Provided data:
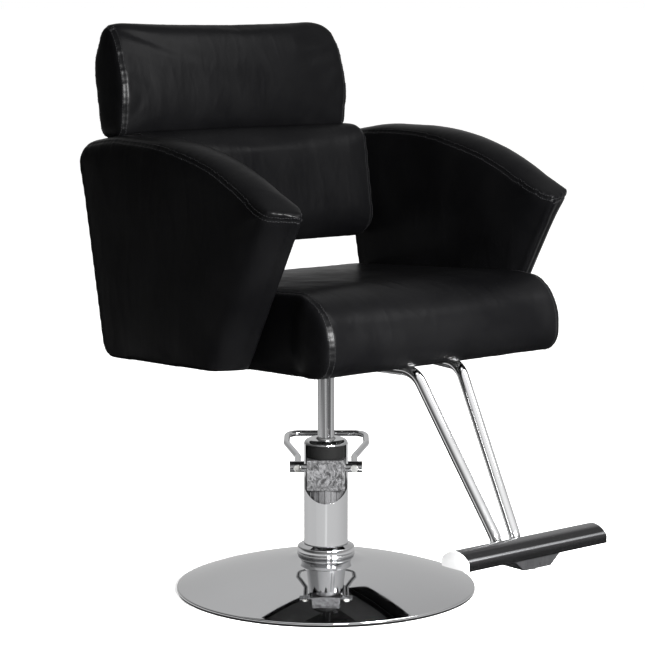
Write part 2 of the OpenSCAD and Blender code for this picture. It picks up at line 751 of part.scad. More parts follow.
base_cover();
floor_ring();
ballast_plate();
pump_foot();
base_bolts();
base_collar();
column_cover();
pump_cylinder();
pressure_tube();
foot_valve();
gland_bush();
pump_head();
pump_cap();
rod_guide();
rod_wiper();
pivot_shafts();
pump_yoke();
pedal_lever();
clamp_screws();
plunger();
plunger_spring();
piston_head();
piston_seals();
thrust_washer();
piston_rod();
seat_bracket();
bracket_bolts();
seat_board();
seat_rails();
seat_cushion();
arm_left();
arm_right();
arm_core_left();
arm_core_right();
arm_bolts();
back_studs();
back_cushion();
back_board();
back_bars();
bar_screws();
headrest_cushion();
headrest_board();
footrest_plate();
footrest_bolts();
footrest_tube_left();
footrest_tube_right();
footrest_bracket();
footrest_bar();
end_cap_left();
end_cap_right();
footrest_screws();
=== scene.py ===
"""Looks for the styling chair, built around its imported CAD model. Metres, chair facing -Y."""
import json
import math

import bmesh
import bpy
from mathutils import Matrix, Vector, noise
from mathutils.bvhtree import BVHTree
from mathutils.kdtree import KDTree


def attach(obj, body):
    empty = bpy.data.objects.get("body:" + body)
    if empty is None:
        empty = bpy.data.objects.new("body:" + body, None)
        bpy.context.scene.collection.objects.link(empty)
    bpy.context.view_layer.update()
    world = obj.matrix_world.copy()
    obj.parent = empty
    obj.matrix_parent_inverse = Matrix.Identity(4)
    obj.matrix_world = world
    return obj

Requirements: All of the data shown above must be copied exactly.

Right answer:
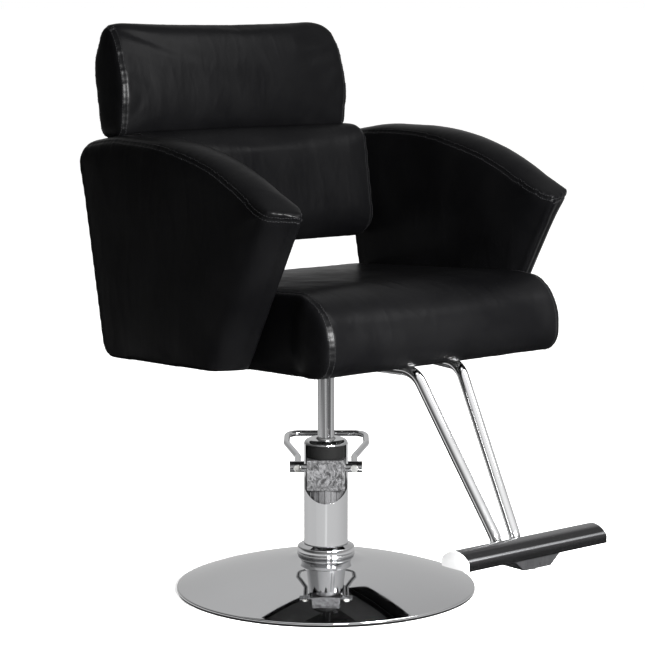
Write part 2 of the OpenSCAD and Blender code for this picture. It picks up at line 751 of part.scad. More parts follow.
base_cover();
floor_ring();
ballast_plate();
pump_foot();
base_bolts();
base_collar();
column_cover();
pump_cylinder();
pressure_tube();
foot_valve();
gland_bush();
pump_head();
pump_cap();
rod_guide();
rod_wiper();
pivot_shafts();
pump_yoke();
pedal_lever();
clamp_screws();
plunger();
plunger_spring();
piston_head();
piston_seals();
thrust_washer();
piston_rod();
seat_bracket();
bracket_bolts();
seat_board();
seat_rails();
seat_cushion();
arm_left();
arm_right();
arm_core_left();
arm_core_right();
arm_bolts();
back_studs();
back_cushion();
back_board();
back_bars();
bar_screws();
headrest_cushion();
headrest_board();
footrest_plate();
footrest_bolts();
footrest_tube_left();
footrest_tube_right();
footrest_bracket();
footrest_bar();
end_cap_left();
end_cap_right();
footrest_screws();
=== scene.py ===
"""Looks for the styling chair, built around its imported CAD model. Metres, chair facing -Y."""
import json
import math

import bmesh
import bpy
from mathutils import Matrix, Vector, noise
from mathutils.bvhtree import BVHTree
from mathutils.kdtree import KDTree


def attach(obj, body):
    empty = bpy.data.objects.get("body:" + body)
    if empty is None:
        empty = bpy.data.objects.new("body:" + body, None)
        bpy.context.scene.collection.objects.link(empty)
    bpy.context.view_layer.update()
    world = obj.matrix_world.copy()
    obj.parent = empty
    obj.matrix_parent_inverse = Matrix.Identity(4)
    obj.matrix_world = world
    return obj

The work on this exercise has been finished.